If you were to look at my house in Washington from across the street, you would think that it was very unremarkable. There would probably be an overweight, black and white dog on the doorstep. Cars and trash cans in the driveway. Nothing extraordinary. Upon closer inspection, you’d notice a combination-code key pad on the front door in place of a lock. A little different, but nothing too weird. You’d enter the house and notice the pictures of three kids. My mother would emerge from her latest kitchen project, or her bedroom, and politely greet you. And most likely tell you how to improve your life via career, character or financial development. That’s the kind of person she is. It’s an ordinary house, an ordinary family, a very ordinary life. For sure. What you wouldn’t know is that this time a few years ago, my parents were like zombies. They didn’t socialize. They rarely smiled. They rarely did anything for themselves. They’ve come a long way. A keypad has replaced the lock to prevent a family member from coming to the house uninvited and unannounced. My parents have been ten times happier since completing this step.
My mind is too uncomfortable and my thoughts too loud for sleep at this moment. So I’m obliged to scribble and to post.
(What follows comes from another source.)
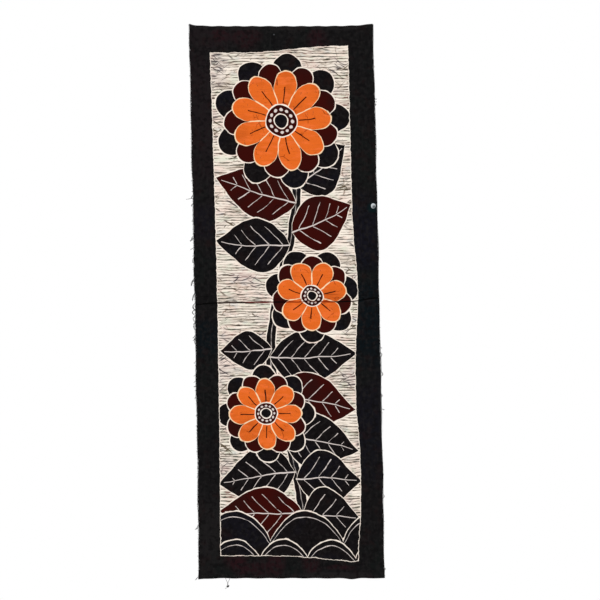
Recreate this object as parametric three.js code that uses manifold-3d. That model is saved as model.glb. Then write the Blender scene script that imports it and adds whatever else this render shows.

Why do I do this? Why must I constantly parade my problems of overcoming depression and a bleeding heart on a little page on the Internet? I think I’m looking for some validation. I think I’m looking for some admiration. I think it’s the same reason why two-bit garage bands all over the USofA are making myspace pages for their bands and sending links to all their friends. In this day and age, of so many people, so many faces, so many names, so many identities, we just all want something of our own and some attention for what we’re good at. We’re all, to some degree, needy. We’re all more or less desperate. We just have different methods of manifesting it.
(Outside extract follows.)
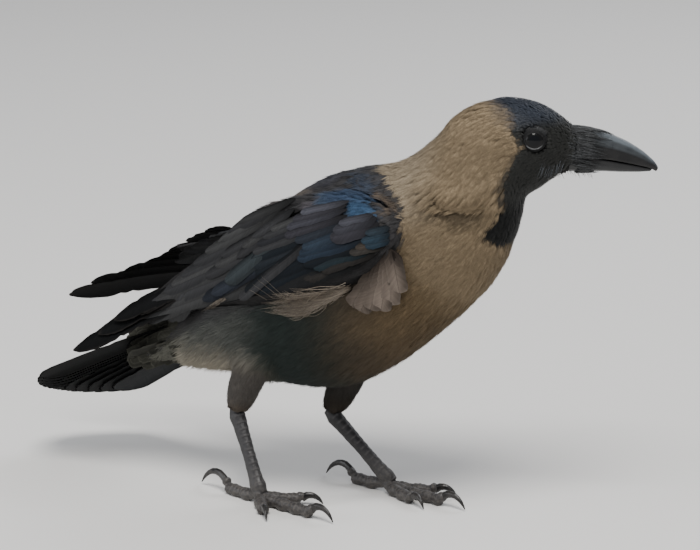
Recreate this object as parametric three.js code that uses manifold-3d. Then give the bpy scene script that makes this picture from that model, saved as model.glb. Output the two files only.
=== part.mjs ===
// A house crow standing in mid-stride with its head turned to the left, life size, in millimetres.
// +X runs from the tail to the breast, +Y is the bird's left, +Z is up, and the feet stand on Z = 0.
// The solids give the outline out to the tips of the feathers; each named piece is one closed body.
import * as THREE from "three";
import { mergeVertices } from "three/addons/utils/BufferGeometryUtils.js";
import Module from "manifold-3d";

const wasm = await Module();
wasm.setup();

// ---- driving dimensions -------------------------------------------------------------------
const GAP = 0.3; // clearance between neighbouring pieces
const PLATE = 0.9; // thickness of a flight feather with the vanes that lie on it
const HEAD_TURN = THREE.MathUtils.degToRad(27); // the head looks this far to the bird's left
const HEAD_AT = [85, 12, 190]; // middle of the skull
const EYE = { forward: 7.3, up: 3.9, out: 14, radius: 6.6 }; // from the middle of the skull
const TAIL_LENGTH = 150;
const TAIL_FEATHERS = 12;
const TARSUS = { top: 4.1, middle: 3.4, foot: 4.3 }; // half widths, front to back

const SKIN = { feathers: 0x5b4f44, black: 0x17171a, horn: 0x1d1d1f, leg: 0x26252a };

// ---- shape tools --------------------------------------------------------------------------
const vec = (a) => new THREE.Vector3(...a);
const mix = THREE.MathUtils.lerp;

// A closed three.js geometry as a solid; a body whose faces point inwards is turned right.
function solidOf(geometry) {
  const bare = geometry.clone();
  bare.deleteAttribute("normal");
  bare.deleteAttribute("uv");
  const merged = mergeVertices(bare, 1e-4);
  const vertProperties = merged.attributes.position.array;
  const triVerts = new Uint32Array(merged.index.array);
  const made = new wasm.Manifold(new wasm.Mesh({ numProp: 3, vertProperties, triVerts }));
  if (made.volume() > 0) return made;
  return new wasm.Manifold(new wasm.Mesh({ numProp: 3, vertProperties, triVerts: triVerts.reverse() }));
}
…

Take celebrity life and celebrity obsession in America. Why do celebrities become celebrities? Why are they driven so constantly, so passionately to claw their way to the top of fame and fortune? I for one can’t tell you for sure why because I’ve never been a celebrity. I probably never will be. But I do know that I used to take pleasure in gleefully reading about the messes of their lives and fashion choices through gossip articles and websites. Why? To keep up with the news? No, I don’t think so. To feel like maybe my life isn’t quite so bad? Possibly. Because I was hypnotized by their power? Yeah, probably.
But now celebrity life isn’t quite so funny anymore. It’s becoming very apparent that these people have serious, serious problems. Anna Nicole Smith is dead and has left a tiny little innocent life behind. No father figure is stepping in for her baby girl. Brittney Spears spent last weekend checking in and out of rehab, shaving her head and getting tattooed. These events would have been trivial to me had I not listened to a radio show this afternoon that touched me. Sound clips from a Scottish comedian talked about how maybe he’s a little off poking fun of these people, because he was once an alcoholic. While the entire world snickered over Brittney Spears’s very public break-down over that weekend, this man celebrated a major milestone in his life: 15 years of sobriety.
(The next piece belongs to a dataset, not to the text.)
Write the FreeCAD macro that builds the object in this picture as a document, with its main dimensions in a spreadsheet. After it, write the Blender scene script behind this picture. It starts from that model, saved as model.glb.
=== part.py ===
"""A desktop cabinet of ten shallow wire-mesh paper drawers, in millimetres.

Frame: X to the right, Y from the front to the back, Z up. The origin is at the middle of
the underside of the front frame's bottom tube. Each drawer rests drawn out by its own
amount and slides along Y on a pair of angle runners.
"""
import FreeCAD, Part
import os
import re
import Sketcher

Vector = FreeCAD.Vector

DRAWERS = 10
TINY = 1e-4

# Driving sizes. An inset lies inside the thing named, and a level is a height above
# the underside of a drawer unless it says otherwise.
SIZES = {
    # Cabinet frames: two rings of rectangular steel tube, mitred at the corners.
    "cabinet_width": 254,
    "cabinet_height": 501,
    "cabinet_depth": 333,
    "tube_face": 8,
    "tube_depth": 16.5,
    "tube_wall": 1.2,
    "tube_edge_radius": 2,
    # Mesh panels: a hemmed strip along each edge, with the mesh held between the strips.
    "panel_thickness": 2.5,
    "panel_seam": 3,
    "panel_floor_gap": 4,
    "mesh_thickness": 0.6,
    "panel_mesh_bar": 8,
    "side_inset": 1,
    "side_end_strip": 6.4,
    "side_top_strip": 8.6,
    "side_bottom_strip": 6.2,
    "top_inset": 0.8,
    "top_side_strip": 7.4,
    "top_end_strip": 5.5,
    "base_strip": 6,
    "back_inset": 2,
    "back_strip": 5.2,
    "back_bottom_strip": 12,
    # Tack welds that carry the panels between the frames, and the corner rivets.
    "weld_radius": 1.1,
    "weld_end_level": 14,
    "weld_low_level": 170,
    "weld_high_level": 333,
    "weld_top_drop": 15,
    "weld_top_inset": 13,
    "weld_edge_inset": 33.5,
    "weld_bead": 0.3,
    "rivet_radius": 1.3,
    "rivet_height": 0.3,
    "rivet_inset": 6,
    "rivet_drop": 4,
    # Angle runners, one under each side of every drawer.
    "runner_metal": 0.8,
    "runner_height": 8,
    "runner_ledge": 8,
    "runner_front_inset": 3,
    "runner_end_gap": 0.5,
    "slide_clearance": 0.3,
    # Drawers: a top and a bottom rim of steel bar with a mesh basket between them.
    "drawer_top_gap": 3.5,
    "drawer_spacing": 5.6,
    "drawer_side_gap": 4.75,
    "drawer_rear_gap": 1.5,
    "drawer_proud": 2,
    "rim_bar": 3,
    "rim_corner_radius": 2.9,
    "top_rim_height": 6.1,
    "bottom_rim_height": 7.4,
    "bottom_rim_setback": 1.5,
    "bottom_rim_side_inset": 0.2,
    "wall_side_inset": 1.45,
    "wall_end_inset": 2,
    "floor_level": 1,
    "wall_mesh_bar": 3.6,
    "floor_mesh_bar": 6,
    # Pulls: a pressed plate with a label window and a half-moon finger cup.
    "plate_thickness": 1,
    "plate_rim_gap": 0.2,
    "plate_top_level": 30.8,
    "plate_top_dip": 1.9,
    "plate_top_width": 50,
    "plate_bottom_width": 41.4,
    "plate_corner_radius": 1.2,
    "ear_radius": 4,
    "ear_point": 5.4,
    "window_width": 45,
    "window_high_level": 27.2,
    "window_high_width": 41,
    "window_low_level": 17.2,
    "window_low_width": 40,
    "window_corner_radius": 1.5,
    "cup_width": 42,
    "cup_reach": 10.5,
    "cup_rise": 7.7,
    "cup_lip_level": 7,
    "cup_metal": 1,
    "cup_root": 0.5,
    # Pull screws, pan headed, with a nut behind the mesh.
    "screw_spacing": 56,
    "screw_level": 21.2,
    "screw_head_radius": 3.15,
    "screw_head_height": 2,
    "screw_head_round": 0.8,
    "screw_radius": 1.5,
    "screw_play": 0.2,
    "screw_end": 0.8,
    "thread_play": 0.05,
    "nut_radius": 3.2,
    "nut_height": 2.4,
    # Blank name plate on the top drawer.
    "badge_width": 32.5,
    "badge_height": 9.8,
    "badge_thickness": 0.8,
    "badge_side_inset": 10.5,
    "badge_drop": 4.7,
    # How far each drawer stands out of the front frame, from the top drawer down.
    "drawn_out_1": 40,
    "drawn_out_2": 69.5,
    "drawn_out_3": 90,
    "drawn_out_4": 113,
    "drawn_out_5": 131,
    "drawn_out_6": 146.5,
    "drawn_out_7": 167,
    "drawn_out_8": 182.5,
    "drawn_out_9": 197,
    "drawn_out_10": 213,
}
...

2007 has been bizarre, that’s for sure. People that know me well have heard me talk about this awful daydream I occasionally have, where I’m away from home and I get a phone call that my little brother has died. This daydream has been so real to me that I know exactly what pieces in my wardrobe I would take to his funeral. But so far as this year has shown, he is not dying. He is not overdosing. He’s planning to get married. There’s something very significant to me in that.
The reason why this all hits me very hard is because I have spent a good deal of time over the past years dealing with drugs in an emotional way. Drug addiction hits close to home because it is in my family. I spent a good part of last year with people that used drugs via a sibling, a relationship and a summer job. I have spent the whole of this year grappling with and finding a way to manage depression, due to a chemical imbalance that my experiences set off. Drugs are serious business. Marijuana is the most glamorized and misunderstood drug on the market. People that use it twist themselves into so many knots of lies through rationalization and self-justification, they become monsters. Drug users are liars and cheats. They are two-faced, manipulative cowards. They’ll disarm you with their charm while slowly bleeding you to death.
Like the Scottish comedian said, addicts are people with thinking problems. We all have a thinking problem to some degree. But some thinking problems are so powerful that addiction is used to fill the void. Anna Nicole Smith felt a powerful void. Brittney Spears is feeling a powerful void. My brother, who I hope to God is sober, feels a powerful void. Addiction is a potent illness that makes a person do ugly, ugly, ugly things. Addicts render the very essence of life, their agency, to whatever stimulation or depressant they use. So for that reason, I am not trying sit at the great bar of judgment and play God. I don’t know how God is going to judge people based on altered brain chemistry from a learned dependence, or based on horrible life experiences that lead people to experimentation and escapism. I don’t know how it’s going to be in the next life.
But you know what? They are still responsible for their actions. They are still responsible for this life. They need help, they need guidance. One radio host talked about how celebrities need people in their lives who will make them take it down a notch. People who will confront them. I would have told him that addicts don’t listen to reason, they can only listen to their addictions until they hit rock-solid-hard bottom. Don’t you think that for every addict out there, there’s not a family that watches the person suffer, and feel their pain? Don’t you think that for every addict in the world, there isn’t at least 10 people closely associated with that person that wants their success above all else, but is powerless to change them? Addicts need to want to listen. They need to want to change. They need to want to stop destroying themselves and everything around them. Many celebrities aren’t going to change because they can get what they want, no matter what. And just as drug-addicted celebrities are going to die from overdosing, many people that you and I know will continue to suffer from drug-related problems, and they’ll wreck hell on everyone in their lives. Drugs aren’t just a problem for the rich and the famous. Drugs are a problem for everybody. We all have a black sheep in the family. We all see bums on the street. We all know kids that are getting pressured to smoke dope by their peers. And we all know families that are being ripped to shreds, down to the very fiber of their beings, because of drugs. Or alcohol. Or porn. Or some other addictive habit.
Tears, pleadings, beggings, confusion, sleepless nights, guilt, sickness, pain. These are ways that drugs hurt others but seem to be lost on the addicts themselves. And I hate them for it.